Property developers in particular are finding smaller cities increasingly attractive. They are also encouraged to shift their focus by last year’s rule changes, with with tougher rules implemented on sales and developments in the first-tier cities.
China’s first property taxes, long in the works, are likely to be implanted first in Chongqing- sometimes classified in the top tier thanks to its vast 31 million population-and then in Shanghai, according to local media reports.
Credit Suisse, in a report put out on January 11, said developers such as China Vanke and Evergrande have managed to outperform their competitors in terms of unit sales and financial strength by focusing on the mass market. That sets them apart from most developers, which favor mid- to high-end housing projects because they have fatter profit margins.
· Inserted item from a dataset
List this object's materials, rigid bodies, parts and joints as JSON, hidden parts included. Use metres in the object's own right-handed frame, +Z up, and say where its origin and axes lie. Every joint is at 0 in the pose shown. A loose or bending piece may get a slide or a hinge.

Most developers are expanding into smaller cities, though. So the investment house says it is also important for developers to diversify their product mix. Smaller cities have much greater demand for affordable, mid to low-end homes.
A move into smaller cities may help developers in another way. Whereas many developers have sat on land for several years, they’re now being held to a much stricter timetable. In the First Tier cities, they often now have to pay 100 percent of the land premium within six months or less.
That could prove a problem for developers such as Shimao , Sino Ocean and KWG . Their apparently comfortable net gearing levels of 50 percent to 70 percent would surge to a more alarming level of around 100 percent, Credit Suisse states.
Evergrandeand Kaisa are in a similar situation, but they have focused their latest land acquisitions on third-tier cities. The land premium payment schedule is longer and much more flexible there, allowing the developers valuable breathing room to deal with their debt levels.